On Aug 7, 2012, at 6:27 PM, Lucas Manfield wrote:

> Hello,
> 
> I've been unable to shake 'MySQL has gone away' errors in my application.  
> Here's my setup:
> 
> It's a pretty classic REST API built on top of Flask and MySQL with a 
> scoped_session
> 
> engine = create_engine('mysql+mysqldb:/********', 
>                         convert_unicode=True, 
>                         pool_size=3, 
>                         pool_recycle=60)
> db_session = scoped_session(sessionmaker(autocommit=False,
>                                          autoflush=False,
>                                          bind=engine))
> 
> However, I also have another component of the project that runs continuously 
> in the background and occasionally acts upon the same data model.  Its using 
> the same session initialization code. Basically, every couple seconds I check 
> the data model and occasionally spawn off a new thread that retrieves 
> external data and updates the database accordingly.
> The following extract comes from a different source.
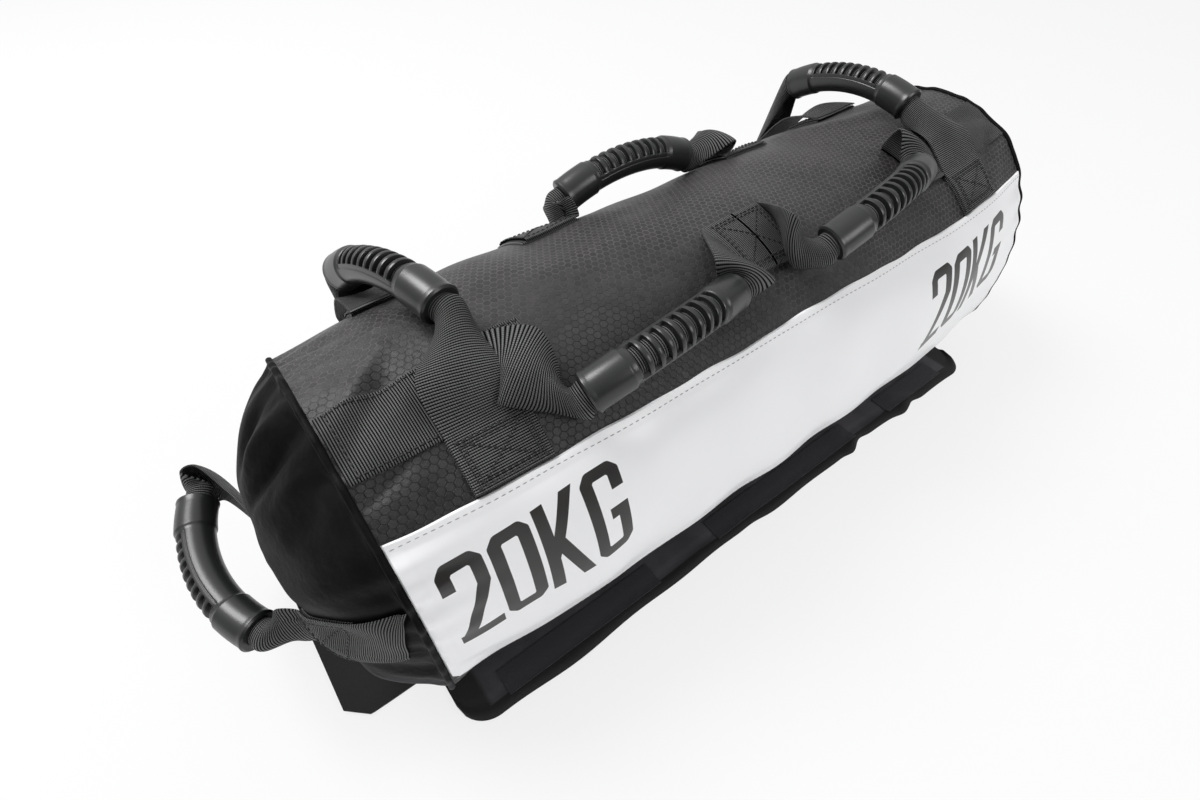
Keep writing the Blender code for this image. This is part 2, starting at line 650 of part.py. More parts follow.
def build_cross_handle(word, side, finishes, collection):
    x_share = side * CROSS_STRAP_X / BAG_HALF_LENGTH
    front_arc = BAND_TOP + GAP + CROSS_BOX + SEAM_GAP * 2
    back_arc = 2 * SECTION.quarter - front_arc
    x = side * CROSS_STRAP_X
    leg_a = [foot_on_bag(x, front_arc), over_bag(x_share, *CROSS_NEAR_shares)]
    leg_b = [over_bag(x_share, *shares) for shares in CROSS_FAR_shares] + [foot_on_bag(x, back_arc)]
    grip = (over_bag(x_share, *CROSS_GRIP_shares[side]), CROSS_HEADINGS[side], CROSS_OUTWARD)
    feet_across = [skin(x + WEBBING / 2, arc) - skin(x - WEBBING / 2, arc) for arc in (front_arc, back_arc)]
    handle(word + "_cross_handle", leg_a, leg_b, grip, feet_across, finishes, collection)


def build_front_handle(word, finishes, collection):
    side = -1 if word == "left" else 1
    feet = sorted((side * (CENTRE_BOX_HALF + 2 * GAP), side * (LONG_FOOT_X - 2 * GAP)))
    grip = (over_bag(*FRONT_GRIP_shares[word]), FRONT_HEADINGS[word], FRONT_OUTWARD)
    leg_a = [foot_on_bag(feet[0], LONG_STRAP_ARC), over_bag(*FRONT_NEAR_shares[word])]
    leg_b = [over_bag(*FRONT_FAR_shares[word]), foot_on_bag(feet[1], LONG_STRAP_ARC)]
    handle("front_" + word + "_handle", leg_a, leg_b, grip, [SECTION.normal(LONG_STRAP_ARC)] * 2,
           finishes, collection, lies_flat=True)


def build_back_handle(finishes, collection):
    foot = BACK_FOOT_X - SEAM_GAP * 2
    start, stop = foot_on_bag(-foot, BACK_LINE_ARC), foot_on_bag(foot, BACK_LINE_ARC)
    grip = (over_bag(*BACK_GRIP_shares), BACK_HEADING, BACK_OUTWARD)
    leg_a = [start, over_bag(*BACK_NEAR_shares)]
    leg_b = [over_bag(*shares) for shares in BACK_FAR_shares] + [stop]
    handle("back_handle", leg_a, leg_b, grip, [section_across(BACK_LINE_ARC)] * 2, finishes, collection)


def build_end_handle(side, word, finishes, collection):
    near, far = -END_FOOT_NEAR + SEAM_GAP * 2, END_FOOT_NEAR - SEAM_GAP * 2
    lift = 2 * GAP + LAYER + FOOT_GAP + WEBBING_THICKNESS / 2
    start = cap_over(side, near, END_FOOT_Z, lift)
    stop = cap_over(side, far, END_FOOT_Z, lift)
    reach = BAG_HALF_LENGTH + CAP_BULGE

    def off_end(out_share, y_share):
        return Vector((side * (reach + out_share * 2 * GRIP_RADIUS), y_share * BAG_HALF_WIDTH, END_FOOT_Z))

    grip = (off_end(*END_GRIP_shares), Vector((side * END_HEADING_share, 1, 0)), Vector((side, 0, 0)))
    leg_a = [start, off_end(*END_NEAR_shares)]
    leg_b = [off_end(*shares) for shares in END_FAR_shares] + [stop]
    handle(word + "_end_handle", leg_a, leg_b, grip, [Vector((0, 0, 1))] * 2, finishes, collection)


def filler_ring(x, shrink, share, count=FILLER_RING):
    """A ring inside the bag; past the seam it follows the rounded end."""
    side = math.copysign(1, x)
    ring = []
    for i in range(count):
        arc = SECTION.length * i / count
        at = skin(side * min(abs(x), BAG_HALF_LENGTH), arc, -CLOTH - shrink)
        ring.append(Vector((x, at.y * share, MIDDLE_Z + (at.z - MIDDLE_Z) * share)))
    return ring


def filler_rings(side, shrink, grow):
    """Rings of a filler bag, from its neck to its rounded end; grow is the neck's radius."""
    rings = []
    shoulder = NECK_MOUTH_X + NECK_LENGTH
    setback = 0.0 if grow else 3 * (LINER_THICKNESS + SAND_CLEARANCE)
    for x in ((NECK_MOUTH_X, shoulder) if grow else (shoulder + setback,)):
        radius = grow if grow else NECK_RADIUS - LINER_THICKNESS - SAND_CLEARANCE
        rings.append([Vector((side * x, radius * math.cos(a), MIDDLE_Z + radius * math.sin(a)))
                      for a in [2 * math.pi * i / FILLER_RING for i in range(FILLER_RING)]])
    rings = [align(ring) for ring in rings]
    for share, x_share in FILLER_NECK_shares:
        rings.append(filler_ring(side * (shoulder + setback + NECK_SHOULDER * x_share), shrink, share))
    for x_share in FILLER_BODY_shares:
        rings.append(filler_ring(side * BAG_HALF_LENGTH * x_share, shrink, 1.0))
    bulge = CAP_BULGE + CLOTH - 2 * shrink
    for share in FILLER_END_shares:
        x = BAG_HALF_LENGTH + bulge * (1 - share ** CAP_POWER) - GAP
        rings.append(filler_ring(side * x, shrink + GAP, share))
    return rings


def align(ring):
    """Start a ring at its front point and turn it the way the section runs."""
    start = min(range(len(ring)), key=lambda i: ring[i].y)
    turned = ring[start:] + ring[:start]
    if turned[1].z < turned[0].z:
        turned = [turned[0]] + turned[:0:-1]
    return turned


def build_filler(side, word, finishes, collection):
    outer = filler_rings(side, FILLER_CLEARANCE, NECK_RADIUS)
    sheet("filler_bag_" + word, outer, LINER_THICKNESS, finishes["liner"],
          collection, Vector((side * BAG_HALF_LENGTH / 2, 0, MIDDLE_Z)), inwards=True, closed=True, lid=True)
    inner = filler_rings(side, FILLER_CLEARANCE + LINER_THICKNESS + SAND_CLEARANCE, 0)
    solid("sand_" + word, inner, finishes["sand"], collection)
    bpy.ops.mesh.primitive_torus_add(
        major_radius=NECK_RADIUS + TIE_RADIUS + SEAM_GAP, minor_radius=TIE_RADIUS, major_segments=20,
        minor_segments=6, location=(side * (NECK_MOUTH_X + NECK_LENGTH / 2), 0, MIDDLE_Z),
        rotation=(0, math.pi / 2, 0))
    tie = bpy.context.active_object
    tie.name = "filler_tie_" + word
    tie.data.materials.append(finishes["zip_plastic"])
    for owner in list(tie.users_collection):
        owner.objects.unlink(tie)
    collection.objects.link(tie)


def main():
    clear_scene()
    collection = bpy.data.collections.new("sandbag_trainer")
    bpy.context.scene.collection.children.link(collection)
    finishes = {name: make_finish(name) for name in FINISHES}
    build_body(finishes, collection)
    build_front(finishes, collection)
    build_zip(finishes, collection)
    build_base(finishes, collection)
    build_straps(finishes, collection)
    for side, word in ((-1, "left"), (1, "right")):
        build_end(side, word, finishes, collection)
        build_end_feet(side, word, finishes, collection)
        build_cross_handle(word, side, finishes, collection)
        build_front_handle(word, finishes, collection)
        build_end_handle(side, word, finishes, collection)
        build_filler(side, word, finishes, collection)
    build_back_handle(finishes, collection)
    inner, outer, root_hinge, fold_hinge = build_flap(finishes, collection)
    hang_on([inner], root_hinge, "flap_root_hinge", collection)
    hang_on(outer, fold_hinge, "flap_fold_hinge", collection)
    slider, pull, hinge = build_slider(finishes, collection)
    hang_on([slider], hinge, "zip_slider_run", collection)
    hang_on([pull], hinge, "zip_pull_hinge", collection)


main()
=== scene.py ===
# %% [markdown]
# # Sandbag trainer
# A filled training bag lies on its flat base: a ripstop tube with two rounded ends, a white band
# along its front, flat webbing sewn over it, seven webbing loops with moulded rubber grips, a zip
# low at the front and a cloth flap that folds up over the zip. All sizes are in metres, +Z is up,
# +X runs along the bag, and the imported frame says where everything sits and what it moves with.

# %% Frame
import math

import bpy
import numpy as np
from mathutils import Matrix, Vector


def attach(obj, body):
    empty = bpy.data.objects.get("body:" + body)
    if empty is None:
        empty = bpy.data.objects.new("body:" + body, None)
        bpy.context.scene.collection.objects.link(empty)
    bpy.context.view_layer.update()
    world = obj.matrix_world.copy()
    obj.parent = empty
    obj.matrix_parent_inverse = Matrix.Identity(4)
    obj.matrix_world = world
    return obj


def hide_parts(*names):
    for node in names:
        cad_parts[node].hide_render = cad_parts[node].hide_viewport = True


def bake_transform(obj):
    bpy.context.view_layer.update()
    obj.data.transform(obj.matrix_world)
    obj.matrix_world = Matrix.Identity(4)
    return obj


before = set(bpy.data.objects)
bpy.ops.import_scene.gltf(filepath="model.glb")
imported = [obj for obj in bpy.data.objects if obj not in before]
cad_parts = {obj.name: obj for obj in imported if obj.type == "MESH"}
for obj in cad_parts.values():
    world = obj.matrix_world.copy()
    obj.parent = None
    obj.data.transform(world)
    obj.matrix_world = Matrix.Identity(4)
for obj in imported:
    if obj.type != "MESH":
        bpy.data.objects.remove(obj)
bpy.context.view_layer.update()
rng = np.random.default_rng(7)
SIDES = (("left", -1), ("right", 1))

# %% [markdown]
# ## Camera
# The picture was taken from high over the bag's left front with a wide lens. The angles were
# fitted to the corners of the bag, the band and the grips. The camera is placed first, so that
# every later piece can be judged in the same view.

# %% Camera
FOCAL_IN_PIXELS, PICTURE_WIDTH, SENSOR_WIDTH, NEAREST_SEEN = 615.9, 1200, 36, 0.01
CAMERA_TURN, CAMERA_RISE, CAMERA_ROLL = (math.radians(a) for a in (-37.554, 48.386, 0.554))
CAMERA_DISTANCE, CAMERA_TARGET = 0.4615, Vector((-0.0629, 0.0240, 0.0495))


def new_object(name, data):
    thing = bpy.data.objects.new(name, data)
    bpy.context.scene.collection.objects.link(thing)
    return thing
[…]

when you do this, you need transfer the ORM objects from one thread to the 
other.  You can do this either by detaching them from the parent thread's 
session, then add() them into the session that is local to the new thread, or 
you can use session.merge() to copy the state of those objects from one thread 
to the other.  session.merge() accepts a flag load=False which will prevent it 
from hitting the DB in order to synchronize, it will just accept what you give 
it into the new session.


>  I assumed that scoped_session would just handle all this automatically,

scoped_session is nothing more than a ten line wrapper around Python's 
threading.local().    It basically makes it so that when you call upon 
"Session()" or any of its methods, you operate on a Session object that happens 
to be associated with the current thread.   It does not provide any kind of 
thread safety to the Session itself.   Objects which are associated with a 
particular Session (we call this "persistent") need to refer to the Session 
whenever unloaded attributes are accessed, which means they are an extension of 
the Session's state and from that they are an extension of your MySQL 
connection - hence the whole stack of data is not threadsafe.